Upscale restaurant company The One Group Hospitality (NASDAQ:STKS) will be announcing earnings results tomorrow after market close. Here’s what to expect.
The ONE Group missed analysts’ revenue expectations by 3.3% last quarter, reporting revenues of $172.5 million, up 107% year on year. Despite the strong top line growth, it was a mixed quarter for the company, with an impressive beat of analysts’ EBITDA estimates but full-year revenue guidance slightly missing analysts’ expectations.
Is The ONE Group a buy or sell going into earnings? Read our full analysis here, it’s free.
This quarter, analysts are expecting The ONE Group’s revenue to grow 180% year on year to $215.6 million, improving from the 5.3% increase it recorded in the same quarter last year. Adjusted earnings are expected to come in at $0.01 per share.

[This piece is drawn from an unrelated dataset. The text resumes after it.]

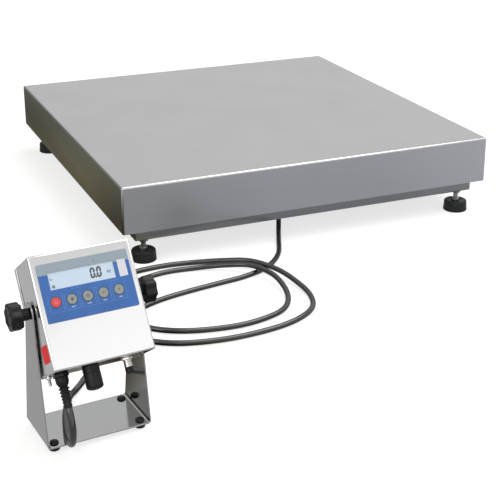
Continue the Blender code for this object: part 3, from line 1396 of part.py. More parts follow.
def main():
    clear_scene()
    build = Builder()
    build.anchor("stand", None, (STAND_X, STAND_Y, FLOOR), (0, 0, STAND_TURN))
    build.anchor("housing", "stand", (0, 0, AXIS_HEIGHT), (-TILT, 0, 0))
    make_weighing_pan(build)
    make_support_pads(build)
    make_upper_frame(build)
    make_load_cell(build)
    make_spacers(build)
    make_lower_frame(build)
    make_overload_stops(build)
    make_spirit_level(build)
    make_feet(build)
    make_platform_gland(build)
    make_stand_bracket(build)
    make_stand_feet(build)
    make_housing_shell(build)
    make_gasket(build)
    make_back_cover(build)
    make_keypad(build)
    make_keys(build)
    make_electronics(build)
    make_knobs(build)
    make_cable_gland(build)
    make_port(build)
    make_round_connector(build)
    make_cords(build)
    bpy.context.view_layer.update()


main()
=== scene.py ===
"""Finishes a bench platform scale: its stainless pan, frames, feet, cable and tilting indicator.
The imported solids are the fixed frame. Every size is in metres, and the origin is the middle of the
pan's top face, with X to the right along the front, Y to the back and Z up.
"""
import json
import math

import bmesh
import bpy
from bpy.props import FloatProperty, FloatVectorProperty, IntProperty, PointerProperty
from mathutils import Matrix, Vector

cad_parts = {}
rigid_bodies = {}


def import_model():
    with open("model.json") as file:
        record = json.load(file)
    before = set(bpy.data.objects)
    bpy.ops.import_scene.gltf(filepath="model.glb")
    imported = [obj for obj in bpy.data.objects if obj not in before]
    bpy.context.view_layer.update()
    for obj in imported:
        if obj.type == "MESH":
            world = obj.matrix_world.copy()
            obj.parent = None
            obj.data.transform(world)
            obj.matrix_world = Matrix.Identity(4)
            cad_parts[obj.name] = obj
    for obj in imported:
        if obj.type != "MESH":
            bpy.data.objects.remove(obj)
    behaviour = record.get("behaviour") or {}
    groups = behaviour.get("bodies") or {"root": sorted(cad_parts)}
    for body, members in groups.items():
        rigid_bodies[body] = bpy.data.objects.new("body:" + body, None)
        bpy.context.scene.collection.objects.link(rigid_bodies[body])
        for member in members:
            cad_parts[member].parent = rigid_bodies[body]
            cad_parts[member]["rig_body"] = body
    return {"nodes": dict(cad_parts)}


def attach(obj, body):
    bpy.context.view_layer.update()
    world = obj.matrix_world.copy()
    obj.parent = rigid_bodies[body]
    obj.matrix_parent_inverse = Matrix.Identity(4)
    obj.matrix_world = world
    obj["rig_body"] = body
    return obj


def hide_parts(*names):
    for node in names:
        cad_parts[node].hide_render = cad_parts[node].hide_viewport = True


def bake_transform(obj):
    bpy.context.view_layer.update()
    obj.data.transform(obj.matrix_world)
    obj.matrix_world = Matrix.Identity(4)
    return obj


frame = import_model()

bl_info = {
    "name": "Platform Scale Finisher",
    "version": (1, 0, 0),
    "blender": (4, 5, 0),
    "location": "3D View > Sidebar > Scale",
    "description": "Dresses a bench platform scale and its indicator, piece by piece",
    "category": "Object",
}

# Heights on the platform, below the pan's top face, and where its feet and gland stand
FLOOR = -0.163
FRAME_BOTTOM = -0.1163
DISC_TOP = -0.141
STUD_SEAT = -0.153
FOOT_X = 0.351
FOOT_Y = 0.369
PLATFORM_GLAND_AT = (-0.049, -0.3337, 0.0)
LEVEL_AT = (-0.262, -0.369, 0.0)
LEVEL_BASE = -0.076
CORNERS = {"fl": (-1, -1), "fr": (1, -1), "bl": (-1, 1), "br": (1, 1)}

# The stand's frame, and the housing's own frame about the tilting axis: X across its face,
# Y into the housing and Z up the face
STAND_PLACE = Vector((-0.618, -0.925, FLOOR))
STAND_TURN = math.radians(5.0)
STAND_FOOT_X = 0.065
STAND_FOOT_Y = 0.035
AXIS_HEIGHT = 0.198
TILT = math.radians(33.6)
STAND = Matrix.Translation(STAND_PLACE) @ Matrix.Rotation(STAND_TURN, 4, "Z")
HOUSING = STAND @ Matrix.Translation((0.0, 0.0, AXIS_HEIGHT)) @ Matrix.Rotation(-TILT, 4, "X")
FACE = -0.041
DISPLAY_SIZE = (0.0944, 0.0229)
DISPLAY_MIDDLE = (-0.00475, 0.03125)
LABEL_SIZE = (0.032, 0.0245)
LABEL_MIDDLE = (-0.074, -0.0215, -0.062)
COVER_BACK = 0.0396
SCREWS_ACROSS = (-0.064, 0.064)
SCREWS_UP = (-0.079, -0.009, 0.061)
OVERLAY_FRONT = -0.0427
OVERLAY_TOP = 0.0565
FITTING_ROOT = -0.0815
FITTING_TOP = -0.0893
GLAND_AT = (-0.0545, -0.001)
PORT_AT = (-0.015, -0.013)
PLUG_AT = (0.0385, -0.013)
EARTH_AT = (-0.067, 0.016)
KNOB_START = 0.0785
KEYS = {
    "key_power": -0.04925,
    "key_print": -0.02645,
    "key_units": -0.00365,
    "key_zero": 0.01915,
    "key_tare": 0.04195,
}
KEY_HEIGHT = 0.002
KEY_WORDS = {"key_print": "PRINT", "key_units": "UNITS", "key_zero": "ZERO", "key_tare": "TARE"}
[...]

The majority of analysts covering the company have reconfirmed their estimates over the last 30 days, suggesting they anticipate the business to stay the course heading into earnings.
Looking at The ONE Group’s peers in the sit-down dining segment, some have already reported their Q3 results, giving us a hint as to what we can expect. Brinker International delivered year-on-year revenue growth of 12.5%, beating analysts’ expectations by 3.4%, and The Cheesecake Factory reported revenues up 4.2%, in line with consensus estimates. Brinker International traded up 5.6% following the results while The Cheesecake Factory was also up 8.8%.
Read our full analysis of Brinker International’s results here and The Cheesecake Factory’s results here.
There has been positive sentiment among investors in the sit-down dining segment, with share prices up 6.8% on average over the last month. The ONE Group is down 4.4% during the same time and is heading into earnings with an average analyst price target of $7.83 (compared to the current share price of $3.44).